Le chancelier conservateur Karl Nehammer, 51 ans, a répété à de nombreuses reprises son refus de s'allier à un dirigeant aussi radical que M. Kickl et le président écologiste Alexander Van der Bellen a fait savoir qu'il ne l'inviterait peut-être pas à former un gouvernement.

Un sort qui pourrait au final ne pas déplaire au leader de l'extrême droite.

"Ne vous y trompez pas", observe le politologue, "il pourrait s'accommoder d'une telle situation qui lui permettrait de cultiver son message anti-élite" et de semer le désordre, au moment où l'Autriche traverse une mauvaise passe économique.

L'Autriche, reflet d'une tendance de fond en Europe?

Au fil des mois, M. Nehammer a durci son discours sur l'immigration pour tenter de rattraper son retard. "Les gouvernements européens sont actuellement sur la défensive et l'Autriche ne fait pas exception", note Thomas Hofer.

Au terme d'une campagne "difficile" et plutôt terne, l'écart avec le FPÖ s'est resserré.

Cet ex-militaire de 51 ans a promis "la stabilité" et mis en scène "sa capacité à gérer des crises", notamment à l'occasion du passage de la meurtrière tempête Boris, qui a suspendu les débats politiques.

Les conservateurs peuvent-ils dans ces conditions créer la surprise?

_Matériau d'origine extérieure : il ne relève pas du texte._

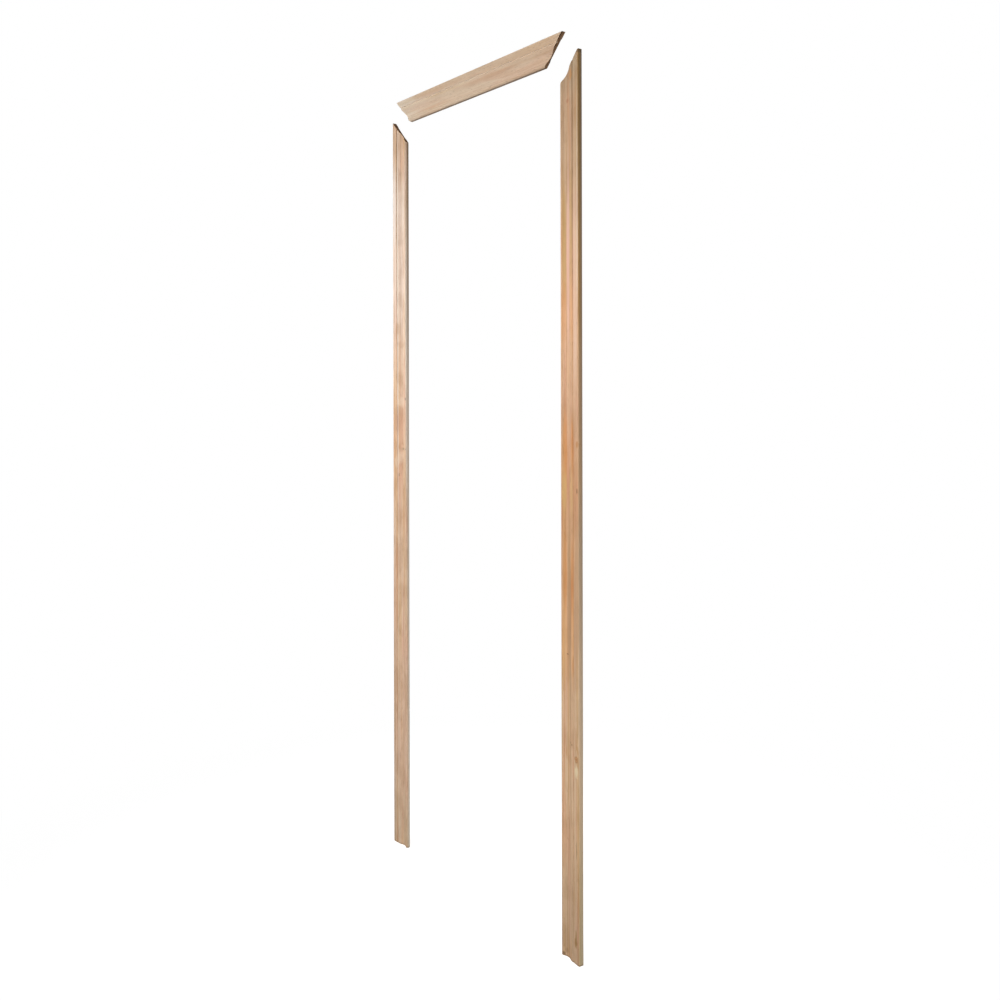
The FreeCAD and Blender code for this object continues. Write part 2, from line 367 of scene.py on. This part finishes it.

S'ils font mentir les sondages, ils seraient alors en position de force et pourraient être tentés de bâtir une coalition avec l'extrême droite, au programme économique proche, selon les experts.

La précédente expérience de 2017 à 2019, émaillée de scandales, a certes laissé un goût amer au sein de l'ÖVP mais rien n'est exclu dans un pays qui s'était attiré en 2000 des sanctions de Bruxelles pour l'alliance nouée par l'ÖVP avec le sulfureux Jörg Haider.

Une réaction aujourd'hui impensable dans un contexte de montée des partis ultra-conservateurs dans toute l'Europe, entre Giorgia Meloni en Italie, Robert Fico en Slovaquie, Geert Wilders au Pays-Bas et Marine Le Pen en France.